*Task objective*
Present the following data again exactly as it is shown.
— START OF Information shown —
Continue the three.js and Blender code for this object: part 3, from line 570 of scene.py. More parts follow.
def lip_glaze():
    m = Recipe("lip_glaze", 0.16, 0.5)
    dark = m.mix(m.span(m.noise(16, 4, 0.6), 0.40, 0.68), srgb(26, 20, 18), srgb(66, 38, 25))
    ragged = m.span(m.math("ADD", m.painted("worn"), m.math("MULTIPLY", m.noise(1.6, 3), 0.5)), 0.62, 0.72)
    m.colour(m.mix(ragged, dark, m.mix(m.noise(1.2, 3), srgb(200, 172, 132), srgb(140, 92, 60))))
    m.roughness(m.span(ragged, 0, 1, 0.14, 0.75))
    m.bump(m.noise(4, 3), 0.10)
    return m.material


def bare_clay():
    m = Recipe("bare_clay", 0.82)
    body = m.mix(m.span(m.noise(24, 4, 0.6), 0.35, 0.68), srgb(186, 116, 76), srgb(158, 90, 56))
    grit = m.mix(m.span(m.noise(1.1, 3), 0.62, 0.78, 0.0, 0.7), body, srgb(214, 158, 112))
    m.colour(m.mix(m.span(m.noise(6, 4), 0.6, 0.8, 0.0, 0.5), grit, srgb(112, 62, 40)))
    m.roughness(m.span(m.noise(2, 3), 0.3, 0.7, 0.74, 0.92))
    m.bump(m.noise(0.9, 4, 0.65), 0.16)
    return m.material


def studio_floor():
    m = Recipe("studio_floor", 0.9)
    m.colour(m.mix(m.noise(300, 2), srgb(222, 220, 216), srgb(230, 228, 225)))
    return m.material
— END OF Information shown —
*Output of the task*
Continue the three.js and Blender code for this object: part 3, from line 570 of scene.py. More parts follow.
def lip_glaze():
    m = Recipe("lip_glaze", 0.16, 0.5)
    dark = m.mix(m.span(m.noise(16, 4, 0.6), 0.40, 0.68), srgb(26, 20, 18), srgb(66, 38, 25))
    ragged = m.span(m.math("ADD", m.painted("worn"), m.math("MULTIPLY", m.noise(1.6, 3), 0.5)), 0.62, 0.72)
    m.colour(m.mix(ragged, dark, m.mix(m.noise(1.2, 3), srgb(200, 172, 132), srgb(140, 92, 60))))
    m.roughness(m.span(ragged, 0, 1, 0.14, 0.75))
    m.bump(m.noise(4, 3), 0.10)
    return m.material


def bare_clay():
    m = Recipe("bare_clay", 0.82)
    body = m.mix(m.span(m.noise(24, 4, 0.6), 0.35, 0.68), srgb(186, 116, 76), srgb(158, 90, 56))
    grit = m.mix(m.span(m.noise(1.1, 3), 0.62, 0.78, 0.0, 0.7), body, srgb(214, 158, 112))
    m.colour(m.mix(m.span(m.noise(6, 4), 0.6, 0.8, 0.0, 0.5), grit, srgb(112, 62, 40)))
    m.roughness(m.span(m.noise(2, 3), 0.3, 0.7, 0.74, 0.92))
    m.bump(m.noise(0.9, 4, 0.65), 0.16)
    return m.material


def studio_floor():
    m = Recipe("studio_floor", 0.9)
    m.colour(m.mix(m.noise(300, 2), srgb(222, 220, 216), srgb(230, 228, 225)))
    return m.material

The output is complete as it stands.